### What the task asks
Determine how many lines hold "Write" and give only that number.

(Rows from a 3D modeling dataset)
▽

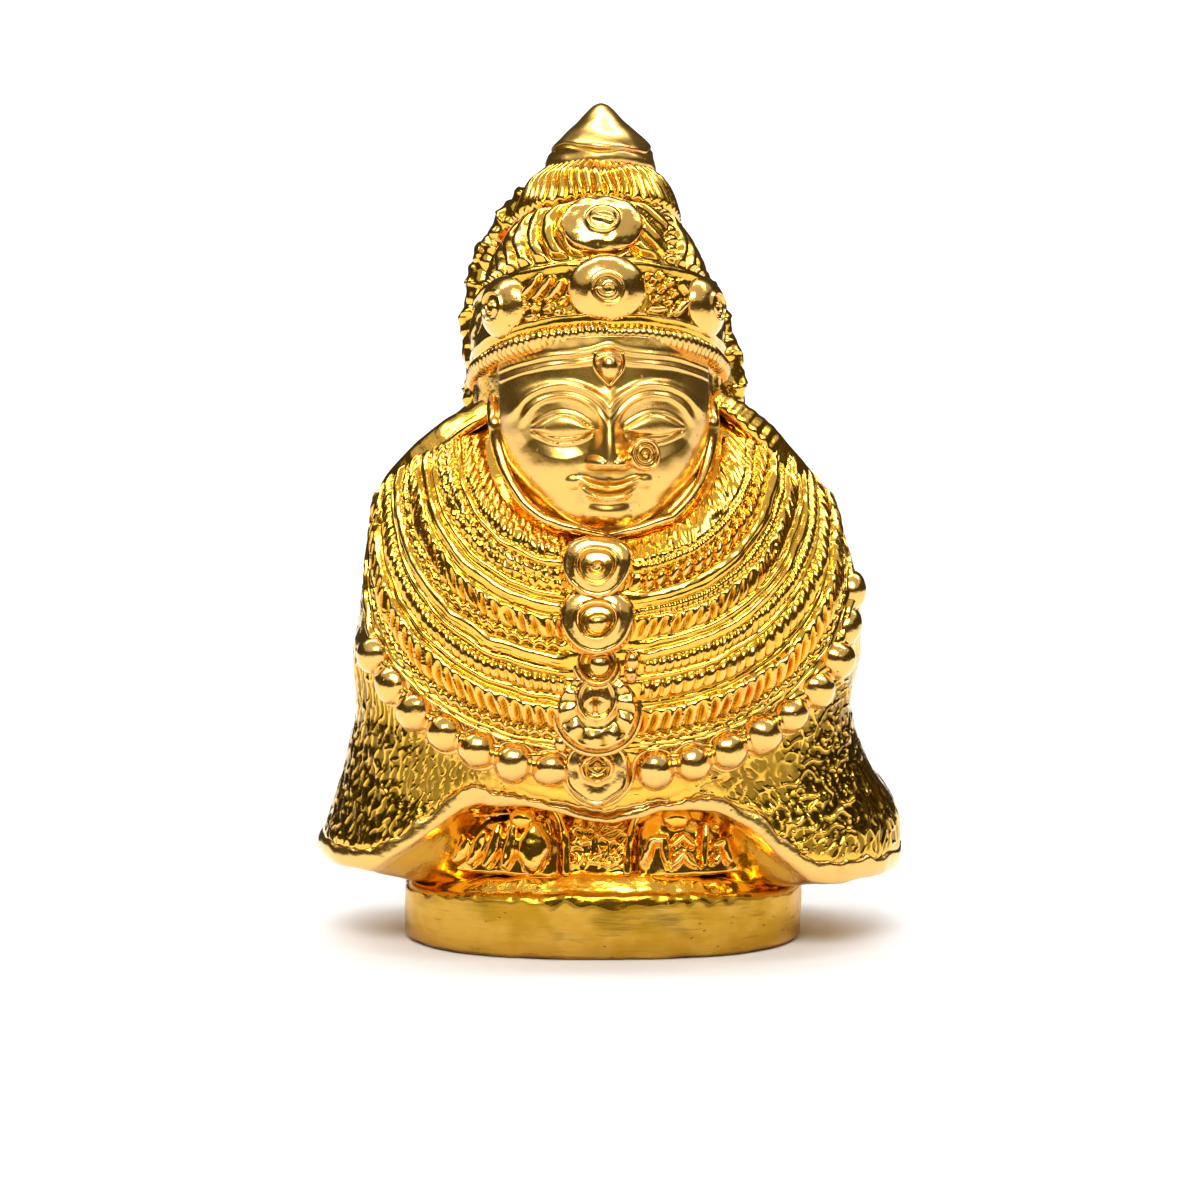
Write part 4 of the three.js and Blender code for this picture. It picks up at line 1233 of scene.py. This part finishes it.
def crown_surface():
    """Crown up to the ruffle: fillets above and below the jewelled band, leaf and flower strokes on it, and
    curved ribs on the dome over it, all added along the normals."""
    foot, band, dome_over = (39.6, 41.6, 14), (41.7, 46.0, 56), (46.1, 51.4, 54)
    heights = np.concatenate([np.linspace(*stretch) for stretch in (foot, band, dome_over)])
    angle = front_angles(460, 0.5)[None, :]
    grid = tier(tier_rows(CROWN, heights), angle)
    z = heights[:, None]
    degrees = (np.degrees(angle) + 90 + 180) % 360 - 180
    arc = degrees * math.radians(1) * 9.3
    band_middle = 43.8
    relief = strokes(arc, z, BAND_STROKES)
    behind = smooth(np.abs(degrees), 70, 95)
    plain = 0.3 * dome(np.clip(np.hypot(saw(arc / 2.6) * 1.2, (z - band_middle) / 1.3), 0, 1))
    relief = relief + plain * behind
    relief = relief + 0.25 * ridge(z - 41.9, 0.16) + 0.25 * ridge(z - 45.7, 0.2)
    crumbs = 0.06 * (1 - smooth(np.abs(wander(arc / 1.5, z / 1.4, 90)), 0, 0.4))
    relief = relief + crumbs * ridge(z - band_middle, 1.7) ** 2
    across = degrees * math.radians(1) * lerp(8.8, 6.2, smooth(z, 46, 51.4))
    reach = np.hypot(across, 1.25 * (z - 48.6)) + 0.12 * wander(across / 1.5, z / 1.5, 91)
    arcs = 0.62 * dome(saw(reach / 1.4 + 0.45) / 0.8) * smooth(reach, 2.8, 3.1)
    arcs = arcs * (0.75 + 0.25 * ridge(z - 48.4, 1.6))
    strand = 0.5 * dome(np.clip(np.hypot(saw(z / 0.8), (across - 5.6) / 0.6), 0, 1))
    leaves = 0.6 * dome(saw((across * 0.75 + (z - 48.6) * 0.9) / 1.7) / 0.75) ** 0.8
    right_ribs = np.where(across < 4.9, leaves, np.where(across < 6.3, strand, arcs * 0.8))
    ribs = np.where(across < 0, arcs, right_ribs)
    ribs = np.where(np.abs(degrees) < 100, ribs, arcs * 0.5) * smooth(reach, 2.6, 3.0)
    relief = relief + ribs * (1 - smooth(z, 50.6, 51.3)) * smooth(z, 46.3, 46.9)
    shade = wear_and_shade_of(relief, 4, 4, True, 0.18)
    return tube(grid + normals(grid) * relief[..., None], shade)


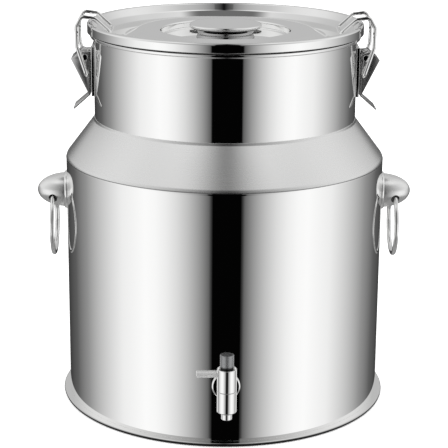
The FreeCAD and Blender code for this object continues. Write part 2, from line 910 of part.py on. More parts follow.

△

### Result for this exercise
2